Folding abrasion is where specialty ink umbrellas fail most often, because the logo sits on fabric that is repeatedly creased around ribs and tie wraps. We open and close sample umbrellas 20 to 30 times, then inspect the printed panels at rib contact points, especially on 23 inch auto-open models and 30 inch golf umbrellas with 8K or 16K frames. Neon umbrella logos need the same abuse test, but we also check color brightness after water exposure because fluorescent pigments can look strong indoors and weaker after soaking. A practical test is to spray or shower the canopy, leave it folded for a short dwell, then reopen and dry it before checking adhesion, transfer marks, cracking, and edge lift.

Bulk QC should treat print defects as seriously as frame defects on branded promotional umbrellas, because a perfect fiberglass rib system does not save an umbrella with a broken logo. Our standard practice at ZheBrella is to inspect finished lots under AQL 2.5, with clear defect definitions: visible pinholes, missing ink, off-register artwork, print cracking on fold lines, metallic flake contamination, and panel-to-panel shade variation beyond the approved sample. Inspectors compare production against a sealed pre-production sample and a Pantone or physical color standard, not just a PDF on a phone. For mixed-panel designs, we pull units across cartons, not just from the top layer, because heat press temperature drift and screen ink viscosity changes often show up halfway through a batch.

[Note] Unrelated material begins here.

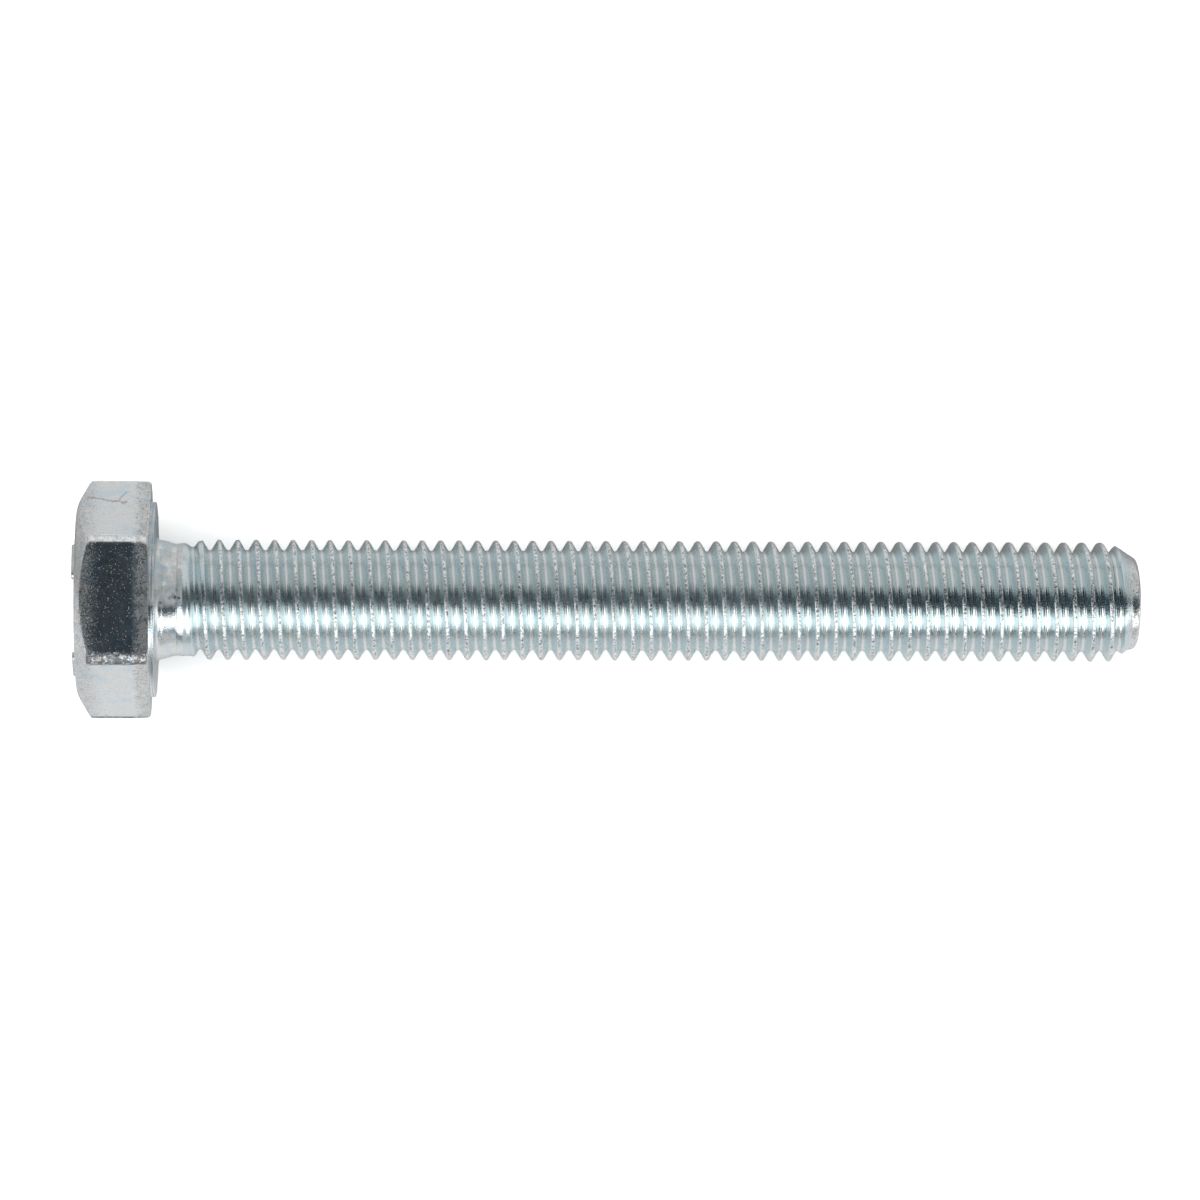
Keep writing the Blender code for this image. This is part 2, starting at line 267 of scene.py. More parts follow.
def ease(share):
    """A smooth rise from 0 to 1."""
    share = min(max(share, 0.0), 1.0)
    return share * share * (3.0 - 2.0 * share)


def bell(distance, width):
    """1 in the middle, falling away over about this width."""
    return math.exp(-((distance / width) ** 2))


def on_axis(x, radius, angle):
    return (x, radius * math.cos(angle), radius * math.sin(angle))


def between(first, last, steps):
    """Evenly spaced points (x, radius) from first up to last, without last."""
    points = []
    for step in range(steps):
        share = step / steps
        points.append(tuple(a + (b - a) * share for a, b in zip(first, last)))
    return points


def arc(centre_x, centre_radius, radius, first, last, steps):
    """Points (x, radius) along an arc, without its last. Angles are from +X, outwards."""
    points = []
    for step in range(steps):
        angle = first + (last - first) * step / steps
        points.append((centre_x + radius * math.cos(angle), centre_radius + radius * math.sin(angle)))
    return points


def rounded_edge(before, edge, after, steps):
    """Points along a soft curve that leaves before, heads for the edge and arrives at after."""
    points = []
    for step in range(steps):
        t = step / steps
        weights = ((1 - t) ** 2, 2 * t * (1 - t), t * t)
        x = sum(w * p[0] for w, p in zip(weights, (before, edge, after)))
        radius = sum(w * p[1] for w, p in zip(weights, (before, edge, after)))
        points.append((x, radius))
    return points


def lumps(place, size, seed):
    """Smooth unevenness between about -1 and 1, with lumps of this size."""
    return noise.noise(Vector(place) / size + Vector((seed, 0.0, 0.0)))


def closed_rings(columns):
    """Vertices and faces of a solid skinned over columns of points that all have one length.

    Each column starts and ends on the axis, where all of them share one point.
    """
    rows = len(columns[0])
    count = len(columns)
    vertices = [columns[0][0]]
    for column in columns:
        vertices.extend(column[1:-1])
    vertices.append(columns[0][-1])
    last = len(vertices) - 1
    inner = rows - 2
    faces = []
    for number in range(count):
        here = 1 + number * inner
        beside = 1 + (number + 1) % count * inner
        faces.append((0, beside, here))
        for row in range(inner - 1):
            faces.append((here + row, beside + row, beside + row + 1, here + row + 1))
        faces.append((here + inner - 1, beside + inner - 1, last))
    return vertices, faces


def piece(name, vertices, faces, material, slot, *nodes):
    """A finished piece that rides on the bolt and stands for these CAD nodes."""
    mesh = bpy.data.meshes.new(name)
    mesh.from_pydata(vertices, [], faces)
    mesh.validate()
    mesh.materials.append(material)
    mesh.shade_smooth()
    mesh.set_sharp_from_angle(angle=SHARP_ANGLE)
    obj = bpy.data.objects.new(name, mesh)
    bpy.context.scene.collection.objects.link(obj)
    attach(obj, "root")
    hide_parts(*nodes)
    return obj


# ---------------------------------------------------------------- pieces


def hexagon_outline(flat_steps, corner_steps):
    """Points (radius, angle) around the hexagon with its rounded corners."""
    outline = []
    half_side = CORNER_DISTANCE / 2
    for corner in range(6):
        direction = corner * math.pi / 3
        for step in range(corner_steps):
            angle = direction + math.pi / 3 * (step / corner_steps - 0.5)
            y = CORNER_DISTANCE * math.cos(direction) + HEAD_CORNER_RADIUS * math.cos(angle)
            z = CORNER_DISTANCE * math.sin(direction) + HEAD_CORNER_RADIUS * math.sin(angle)
            outline.append((math.hypot(y, z), math.atan2(z, y)))
        facing = direction + math.pi / 6
        for step in range(flat_steps):
            along = half_side * (2 * step / flat_steps - 1)
            y = HALF_FLATS * math.cos(facing) - along * math.sin(facing)
            z = HALF_FLATS * math.sin(facing) + along * math.cos(facing)
            outline.append((math.hypot(y, z), math.atan2(z, y)))
    return outline


def underside_x(radius):
    """Where the head's underside is at this distance from the axis: its rim is turned round."""
    past = radius - (CORNER_DISTANCE + HEAD_CORNER_RADIUS + BLANK_MARGIN - UNDERSIDE_ROUNDING)
    if past <= 0:
        return UNDERSIDE_X
    return UNDERSIDE_X - UNDERSIDE_ROUNDING + math.sqrt(UNDERSIDE_ROUNDING**2 - past**2)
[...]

Cost, MOQ, and Production Planning

Metallic and neon inks are not priced like a standard one-color screen print because the setup risk is higher. For metallic logo umbrella printing, we usually need a separate mesh, slower squeegee speed, and tighter ink viscosity control so the aluminum or pearl pigment does not streak on 190T or 210T pongee. Neon umbrella logos also need a cleaner underbase when the canopy color is black, navy, red, or other dark fabric; otherwise the fluorescent tone looks dirty after curing. On branded promotional umbrellas, I tell buyers to budget for a paid pre-production sample rather than approving from a PDF mockup, because specialty ink umbrellas must be judged under real light, not only on a Pantone callout. MOQ is commonly 1,000–3,000 pieces for custom specialty ink work, depending on logo size, panel count, and whether the same artwork runs across 21-inch compact, 23-inch stick, or 27-inch golf umbrellas.

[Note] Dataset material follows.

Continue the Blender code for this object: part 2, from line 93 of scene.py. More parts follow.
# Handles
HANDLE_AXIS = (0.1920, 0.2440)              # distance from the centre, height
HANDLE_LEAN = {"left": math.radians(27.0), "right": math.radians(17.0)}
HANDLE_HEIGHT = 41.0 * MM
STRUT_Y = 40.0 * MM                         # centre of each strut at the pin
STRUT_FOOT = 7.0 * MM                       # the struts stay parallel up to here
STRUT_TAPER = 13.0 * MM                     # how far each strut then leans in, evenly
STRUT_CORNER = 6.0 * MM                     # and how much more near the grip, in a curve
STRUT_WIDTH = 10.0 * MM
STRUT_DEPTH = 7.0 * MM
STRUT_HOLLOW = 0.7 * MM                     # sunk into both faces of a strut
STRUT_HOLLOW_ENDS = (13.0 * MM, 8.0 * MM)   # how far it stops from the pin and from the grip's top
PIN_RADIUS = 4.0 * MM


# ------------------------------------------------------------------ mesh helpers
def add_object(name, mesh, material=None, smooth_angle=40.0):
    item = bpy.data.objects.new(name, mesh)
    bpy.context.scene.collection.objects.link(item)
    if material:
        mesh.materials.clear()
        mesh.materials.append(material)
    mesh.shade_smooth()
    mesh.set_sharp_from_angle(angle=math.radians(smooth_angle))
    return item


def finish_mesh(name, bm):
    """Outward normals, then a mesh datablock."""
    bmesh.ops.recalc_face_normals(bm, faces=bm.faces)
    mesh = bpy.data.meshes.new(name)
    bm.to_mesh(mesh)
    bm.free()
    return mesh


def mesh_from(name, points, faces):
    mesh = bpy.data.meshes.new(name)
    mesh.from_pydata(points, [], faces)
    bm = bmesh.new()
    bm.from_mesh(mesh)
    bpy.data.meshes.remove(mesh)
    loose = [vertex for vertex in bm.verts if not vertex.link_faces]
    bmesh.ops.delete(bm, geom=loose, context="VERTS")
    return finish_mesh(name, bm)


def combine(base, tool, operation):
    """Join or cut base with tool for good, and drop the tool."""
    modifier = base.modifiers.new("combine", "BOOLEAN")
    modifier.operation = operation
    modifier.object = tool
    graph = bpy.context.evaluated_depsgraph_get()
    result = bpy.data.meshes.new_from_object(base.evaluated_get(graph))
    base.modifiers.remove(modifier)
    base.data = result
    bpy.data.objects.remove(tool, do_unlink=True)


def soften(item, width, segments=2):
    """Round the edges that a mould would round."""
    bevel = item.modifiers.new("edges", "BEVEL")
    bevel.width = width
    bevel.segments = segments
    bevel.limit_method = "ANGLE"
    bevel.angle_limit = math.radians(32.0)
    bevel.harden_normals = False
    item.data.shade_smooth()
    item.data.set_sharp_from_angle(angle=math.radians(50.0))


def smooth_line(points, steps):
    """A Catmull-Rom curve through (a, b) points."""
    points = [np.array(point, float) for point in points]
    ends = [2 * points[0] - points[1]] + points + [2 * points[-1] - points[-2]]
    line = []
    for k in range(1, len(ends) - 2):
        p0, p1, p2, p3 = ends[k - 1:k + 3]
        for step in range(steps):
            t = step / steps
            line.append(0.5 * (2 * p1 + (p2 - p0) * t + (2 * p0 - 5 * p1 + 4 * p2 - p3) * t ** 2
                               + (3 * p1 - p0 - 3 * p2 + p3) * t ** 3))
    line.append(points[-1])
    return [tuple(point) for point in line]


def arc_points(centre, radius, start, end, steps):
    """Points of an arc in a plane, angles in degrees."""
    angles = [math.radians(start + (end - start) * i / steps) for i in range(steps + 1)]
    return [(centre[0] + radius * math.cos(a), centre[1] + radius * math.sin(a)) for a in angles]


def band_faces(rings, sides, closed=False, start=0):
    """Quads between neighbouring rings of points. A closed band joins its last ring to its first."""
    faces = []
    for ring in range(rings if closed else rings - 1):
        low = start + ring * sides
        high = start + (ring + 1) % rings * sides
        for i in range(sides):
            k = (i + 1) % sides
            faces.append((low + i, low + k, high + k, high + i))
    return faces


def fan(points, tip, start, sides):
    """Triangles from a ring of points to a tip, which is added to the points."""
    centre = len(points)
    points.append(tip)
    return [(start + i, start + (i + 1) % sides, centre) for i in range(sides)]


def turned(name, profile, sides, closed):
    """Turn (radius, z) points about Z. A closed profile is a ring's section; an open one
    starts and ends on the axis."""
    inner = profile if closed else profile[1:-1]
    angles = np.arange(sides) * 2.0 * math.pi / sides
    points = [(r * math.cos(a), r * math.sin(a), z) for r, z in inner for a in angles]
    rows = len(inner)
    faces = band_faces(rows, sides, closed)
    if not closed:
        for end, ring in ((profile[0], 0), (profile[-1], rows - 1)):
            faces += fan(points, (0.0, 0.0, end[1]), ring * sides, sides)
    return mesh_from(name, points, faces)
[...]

Production planning should start from the umbrella print specifications, not from the delivery date alone. A standard white logo can move through screen printing and sewing quickly, but metallic and neon prints often need longer rack drying or controlled heat curing before panels are bundled for canopy stitching. If the ink surface is still soft, it will block, scuff, or transfer when stacked; that failure usually appears only after assembly, when it is expensive to rework. Our standard practice at ZheBrella is to add 3–5 days for strike-off sampling and another 2–4 days in bulk production for specialty ink drying checks, especially on large 8-panel prints or double-canopy vented umbrellas. If the umbrella uses an auto-open or auto-open-close mechanism, sampling should also confirm that the print position does not distort when the canopy snaps open under spring tension.

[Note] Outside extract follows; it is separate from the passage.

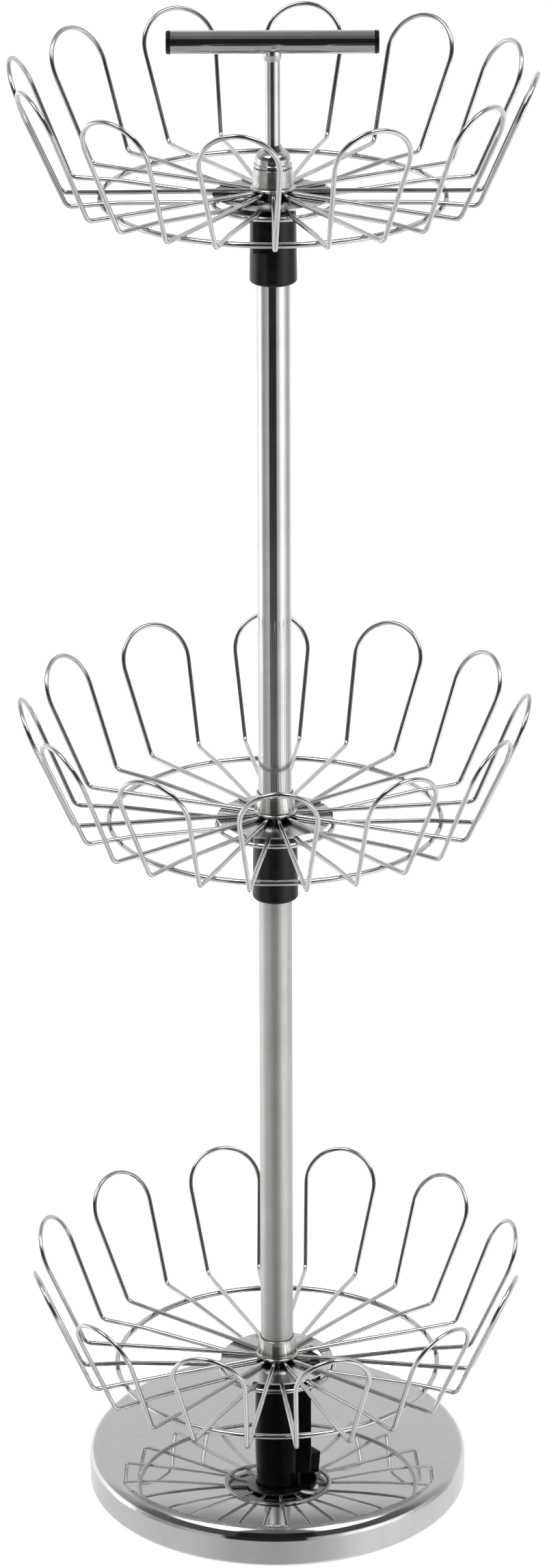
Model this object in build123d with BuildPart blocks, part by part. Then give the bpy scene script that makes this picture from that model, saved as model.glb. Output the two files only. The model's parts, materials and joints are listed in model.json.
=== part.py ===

Frame selection affects the schedule more than many buyers expect. Fiberglass ribs, especially 8K or 10K windproof frames, are better for retail-grade umbrellas and can survive stronger inversion testing than basic steel ribs, but they require confirmed component allocation before printing starts. If you are planning FOB Ningbo or Shanghai, reserve time for carton drop tests, AQL 2.5 inspection, and export booking; for DDP to the U.S. or Europe, add customs clearance and last-mile delivery buffers instead of treating the factory completion date as the arrival date. A realistic timeline for metallic logo umbrella printing is often 7–10 days for sampling, 25–35 days for bulk production after approval, and 20–40 days for ocean freight depending on destination. Rush orders are possible, but cutting drying time is the wrong place to save days; it creates smearing, dull metallic shine, and uneven neon color that buyers notice immediately.

Frequently Asked Questions

Are metallic umbrella logos as shiny as foil stamping?

Usually not. Metallic ink gives a reflective effect, but woven pongee texture and canopy curvature reduce mirror-like shine compared with foil on paper packaging.

Can neon inks be matched to Pantone colors exactly?

Neon inks can be guided by Pantone references, but exact matching is harder than standard spot colors. A physical strike-off should be approved before bulk production.

What print area is usually available for metallic or neon logos on umbrellas?

Most folded promotional umbrellas allow a logo panel area of about 10-14 inches wide, while golf umbrellas may allow 12-16 inches or more depending on the canopy panel count. Exact print size depends on rib length, panel shape, and whether the logo sits on one panel or repeats across multiple panels.

Do metallic and neon inks require different fabric choices?

Yes. Metallic inks usually show best on darker polyester or pongee canopies, while neon colors are strongest on white or light-colored fabric. For best opacity, buyers usually request a fabric swatch test before bulk approval.

What should a buyer confirm before placing a bulk order?

Confirm ink limit per color, logo placement, Pantone target, and whether the design needs a screen print or heat transfer method. A typical OEM flow is artwork proof, pre-production sample, then bulk production; MOQ often starts around 200-500 pieces depending on canopy style and number of print colors.